A Mission To Peru

I recently returned from a trip to Arequipa, Peru with my church. It was a mission focused on being with the people and then going where wanted and needed. The people there are poorer than we could ever imagine – as in not having food for TODAY. Living in cinder block 8′ x 8′ huts with corrugated metal roofs, no insulation, no running water, no heat, maybe electricity in the form of one light bulb run off of an extension cord. Health wise, with no running hot water, they bathe infrequently in cold water, dental care is non-existent, medical care is scarce. Domestic violence is common. Men will go out looking for work 6 days per week and find 3 days of either fieldwork or construction work if they are lucky. But the abundance of their spirit is profoundly moving – the warmth, openness, generosity, humbleness.

I came realizing how very fortunate I am and we all are.
When I was there, I lamented that, as a lawyer, I had no “useful” skill like medicine, etc. But I soon realized that I could make a difference in other ways. I sat in on a round-table meeting of the lady workers at my friend’s card factory and one young girl spoke about how her father would not pay his child support arrears.
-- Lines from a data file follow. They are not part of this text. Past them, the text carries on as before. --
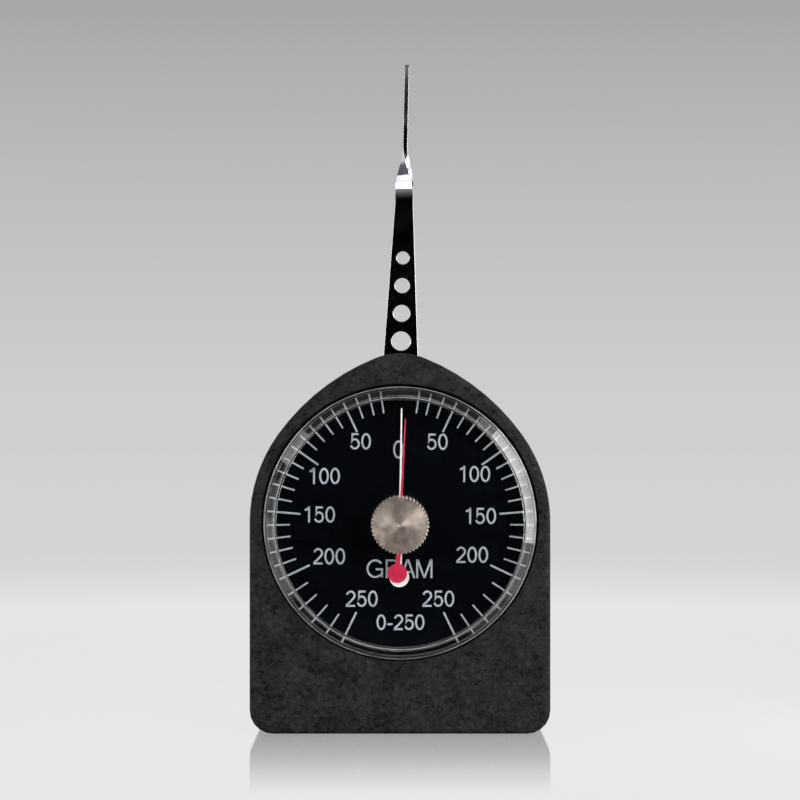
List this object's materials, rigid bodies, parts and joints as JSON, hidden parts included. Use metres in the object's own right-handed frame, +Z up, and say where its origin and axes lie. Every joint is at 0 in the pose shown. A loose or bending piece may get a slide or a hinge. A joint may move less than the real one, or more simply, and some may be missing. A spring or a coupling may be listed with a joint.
{
  "type": "lever dial force gauge",
  "caption": "Pocket dial gauge for small forces: a pierced, twisted lever arm swings in a slot of a black case and turns a white pointer, which drags a red peak pointer with a reset knob.",
  "frame": {"origin": "middle of the case's flat base, on the case's mid-depth plane", "axes": "+Z up along the case towards the lever's tip, -Y out of the dial towards the reader, +X to the reader's right"},
  "size_m": [0.062, 0.0309, 0.1391],
  "materials": {
    "case_paint": "charcoal wrinkle paint over a die casting",
    "dial_enamel": "smooth black enamel with white printed scale",
    "crystal_acrylic": "clear polished acrylic",
    "arm_steel": "mirror-polished spring steel",
    "plain_steel": "turned steel",
    "knob_nickel": "turned and nickel plated, warm grey",
    "turned_brass": "turned or stamped brass",
    "white_lacquer": "white lacquer",
    "crimson_lacquer": "crimson lacquer",
    "gasket_rubber": "black rubber"
  },
  "bodies": {
    "case": {"case_shell": "case_paint", "rear_cover": "case_paint", "cover_screw_1": "plain_steel", "cover_screw_2": "plain_steel", "cover_screw_3": "plain_steel", "cover_screw_4": "plain_steel", "dial_plate": "dial_enamel", "crystal_gasket": "gasket_rubber", "crystal": "crystal_acrylic", "spindle_bush": "knob_nickel", "bush_nut": "turned_brass", "friction_washer": "plain_steel", "movement_plate": "turned_brass", "movement_bridge": "turned_brass", "pillar_1": "turned_brass", "pillar_2": "turned_brass", "pillar_3": "turned_brass", "pillar_4": "turned_brass", "bridge_screw_1": "plain_steel", "bridge_screw_2": "plain_steel", "bridge_screw_3": "plain_steel", "bridge_screw_4": "plain_steel", "plate_screw_1": "plain_steel", "plate_screw_2": "plain_steel", "plate_screw_3": "plain_steel", "plate_screw_4": "plain_steel", "anchor_screw_1": "plain_steel", "anchor_screw_2": "plain_steel", "spring_anchor": "turned_brass", "stop_pin_1": "plain_steel", "stop_pin_2": "plain_steel", "lever_bush_front": "turned_brass", "lever_bush_rear": "turned_brass", "pointer_bush_front": "turned_brass", "pointer_bush_rear": "turned_brass", "hairspring_stud": "plain_steel", "hairspring": "plain_steel"},
    "lever": {"lever_arm": "arm_steel", "lever_arbor": "plain_steel", "lever_hub": "turned_brass", "lever_rivet_1": "plain_steel", "lever_rivet_2": "plain_steel", "sector_gear": "turned_brass", "sector_hub": "turned_brass", "measuring_spring": "plain_steel"},
    "pointer": {"pointer_arbor": "plain_steel", "pinion": "plain_steel", "hairspring_collet": "turned_brass", "pointer_hub": "turned_brass", "drag_pin": "plain_steel", "main_pointer": "white_lacquer"},
    "peak": {"reset_knob": "knob_nickel", "knob_spindle": "plain_steel", "peak_boss": "turned_brass", "drag_dog": "turned_brass", "peak_pointer": "crimson_lacquer"}
  },
  "joints": [
    {"name": "lever_swing", "type": "hinge", "parent": "case", "child": "lever", "pos_m": [0, 0, 0.0711], "axis": [0, 1, 0], "range_deg": [-15.6, 15.6], "stiffness_Nm_per_rad": 0.6, "deforming": ["measuring_spring"]},
    {"name": "pointer_turn", "type": "hinge", "parent": "case", "child": "pointer", "pos_m": [0, 0, 0.0436], "axis": [0, 1, 0], "range_deg": [-156.1, 156.1]},
    {"name": "peak_set", "type": "hinge", "parent": "pointer", "child": "peak", "pos_m": [0, 0, 0.0436], "axis": [0, 1, 0], "range_deg": [0, 335]}
  ],
  "couplings": [
    {"joint": "pointer_turn", "follows": "lever_swing", "ratio": -10}
  ]
}
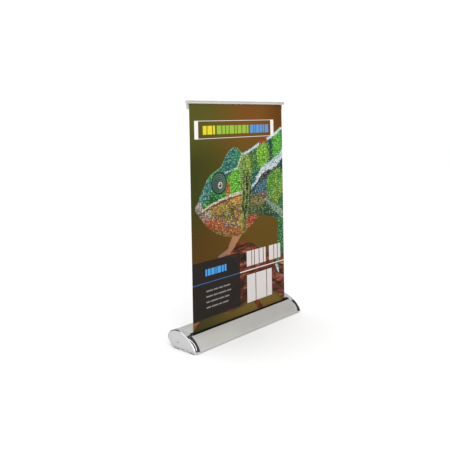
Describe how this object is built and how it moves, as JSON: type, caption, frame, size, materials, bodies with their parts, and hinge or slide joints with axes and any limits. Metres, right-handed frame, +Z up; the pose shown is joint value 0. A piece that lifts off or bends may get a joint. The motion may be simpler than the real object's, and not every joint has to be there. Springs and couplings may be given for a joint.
{
  "type": "roll-up banner stand",
  "caption": "Table-top roll-up banner stand with a spring roller in its cassette, a printed film, a top rail and a plug-in rear pole.",
  "frame": {"origin": "middle of the cassette's footprint, on the table", "axes": "+X along the cassette to the viewer's right when facing the print, -Y out of the printed front, +Z up the film"},
  "size_m": [0.337, 0.0806, 0.482],
  "materials": {
    "anodised_aluminium": "satin",
    "chrome": "polished",
    "grey_plate": "satin",
    "steel": "satin",
    "black_plastic": "matte",
    "rubber": "matte",
    "printed_film": "semi-matte print",
    "liner_film": "matte"
  },
  "bodies": {
    "cassette": {"casing": "anodised_aluminium", "end_cap_left": "chrome", "end_cap_right": "chrome", "cap_plate_left": "grey_plate", "cap_plate_right": "grey_plate", "cap_screw_left_front": "steel", "cap_screw_left_rear": "steel", "cap_screw_right_front": "steel", "cap_screw_right_rear": "steel", "foot_pad_left_front": "rubber", "foot_pad_left_rear": "rubber", "foot_pad_right_front": "rubber", "foot_pad_right_rear": "rubber", "spindle": "steel", "idler_pin": "steel", "retract_spring": "steel", "film_leader": "liner_film", "pole_socket": "black_plastic"},
    "roller": {"roller_tube": "anodised_aluminium", "roller_bush_left": "black_plastic", "roller_bush_right": "black_plastic", "spring_anchor": "black_plastic", "film_roll": "liner_film"},
    "rail": {"top_rail": "anodised_aluminium", "rail_cap_left": "grey_plate", "rail_cap_right": "grey_plate", "rail_bracket": "steel", "rail_tape": "liner_film", "banner_film": "printed_film"},
    "lower_pole": {"pole_lower": "anodised_aluminium", "pole_ferrule": "black_plastic"},
    "upper_pole": {"pole_upper": "anodised_aluminium", "pole_tip": "black_plastic", "pole_hook": "steel"}
  },
  "joints": [
    {"name": "rail_slide", "type": "slide", "parent": "cassette", "child": "rail", "axis": [0, 0, 1], "range_m": [-0.428, 0.012], "deforming": ["banner_film"]},
    {"name": "roller_spin", "type": "hinge", "parent": "cassette", "child": "roller", "pos_m": [0, 0.01, 0.014], "axis": [1, 0, 0], "continuous": true},
    {"name": "pole_lift", "type": "slide", "parent": "cassette", "child": "lower_pole", "axis": [0, 0, 1], "range_m": [0, 0.2]},
    {"name": "pole_top_pull", "type": "slide", "parent": "lower_pole", "child": "upper_pole", "axis": [0, 0, 1], "range_m": [0, 0.2]}
  ],
  "couplings": [
    {"joint": "roller_spin", "follows": "rail_slide", "rad_per_m": -108.7}
  ]
}
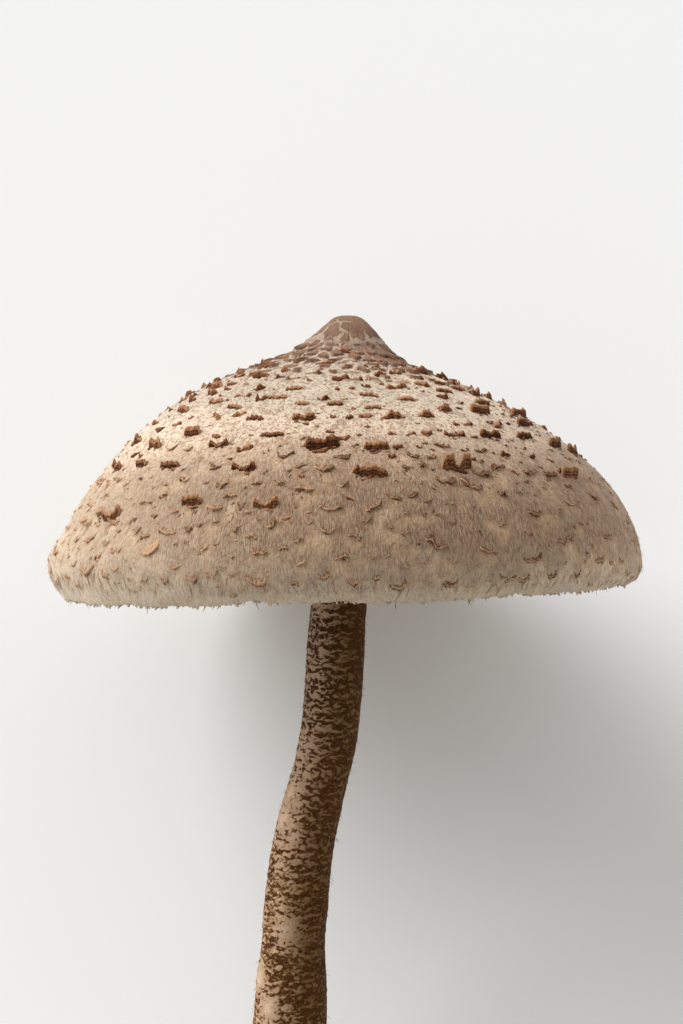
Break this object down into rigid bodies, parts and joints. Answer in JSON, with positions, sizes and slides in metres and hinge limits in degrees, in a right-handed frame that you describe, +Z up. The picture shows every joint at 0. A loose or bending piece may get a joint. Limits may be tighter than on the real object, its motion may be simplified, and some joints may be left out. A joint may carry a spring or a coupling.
{
  "type": "parasol mushroom",
  "caption": "Parasol mushroom picked whole and laid on its side: scaly half-open cap, crowded gills, banded curved stem with a bulb, and a loose double-edged ring.",
  "frame": {"origin": "middle of the part's box in plan, at the height of the surface it lies on", "axes": "+Z up from that surface, +Y along the mushroom from its bulb towards its cap, +X to the right seen from the bulb"},
  "size_m": [0.1404, 0.224, 0.1338],
  "materials": {
    "cap_skin": "matt cream skin with a brown umbo, dark brown ragged scales and a fibrous tan margin",
    "gill_flesh": "soft matt cream gills, slightly translucent at their edges",
    "stem_skin": "dry skin with brown zigzag bands on pale beige",
    "ring_felt": "soft felt, whitish above and brown at the lower edge"
  },
  "bodies": {
    "root": {"cap": "cap_skin", "gills": "gill_flesh", "stem": "stem_skin", "ring": "ring_felt"}
  },
  "joints": []
}
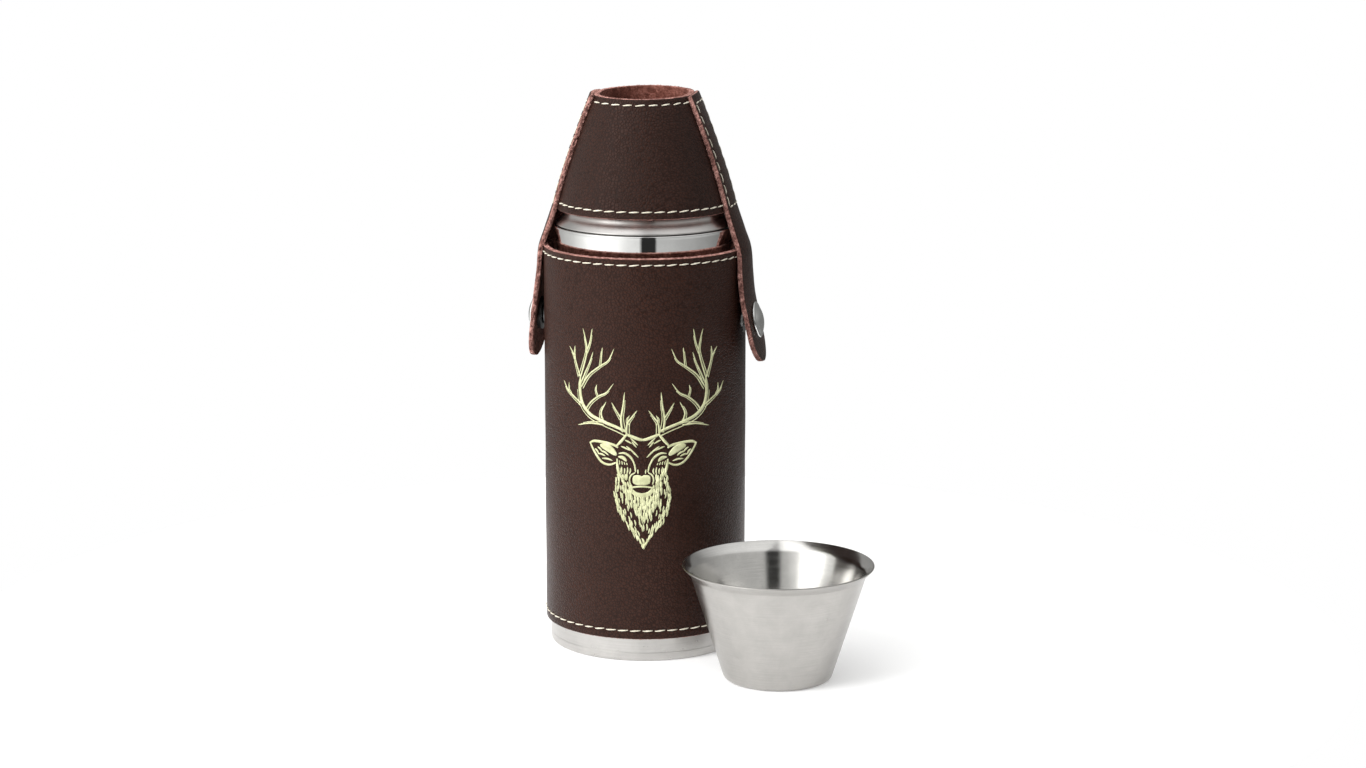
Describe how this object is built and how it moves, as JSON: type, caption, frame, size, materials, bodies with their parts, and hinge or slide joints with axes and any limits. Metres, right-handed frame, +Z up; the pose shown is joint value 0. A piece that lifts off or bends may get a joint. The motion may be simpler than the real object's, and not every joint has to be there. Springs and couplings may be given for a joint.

Not surprisingly, the father did not want her working at the card factory as it is a place where women are being empowered financially and emotionally. From that, I accompanied her down to the volunteer lawyer’s office to start the process of bringing her father into court. She was scared, but when I asked her what it was going to be like when she was making more money than her abusive father, she lit up!

Bettye and I decided to sponsor 10 handicapped children, so I enrolled one taxi driver, 2 social workers and a translator to take me on home visits to each of the 10 so I could meet them. For $20 per month, I can have one lunch out or they can be fed, schooled and receive medical care.

We also decided to buy a new wheelchair for one of the workers who had Muscular Dystrophy (Charcot) just like Bettye. She had been using standard skinny tires – getting pushed half mile each way on loose dirt road from home to work and back. SO we got her a chair up-fitted with “sand tires” so now she can glide over the dust. While at the medical supply store, I enrolled the owner in throwing in a walker for her similarly disabled brother.

My church people said that they had never gotten so much done in a week.
What I also shifted for myself is that I put aside my conversation about “keep them at arm’s length, I don’t want to get sick” and embraced these wonderful people – physically and emotionally. I hugged and hugged, and never got sick. Instead, I made a difference for these people.

This trip was about transformation where the rubber meets the road – meet people who are in deep crisis and turn it around for them with employment, support, action and just whatever it takes.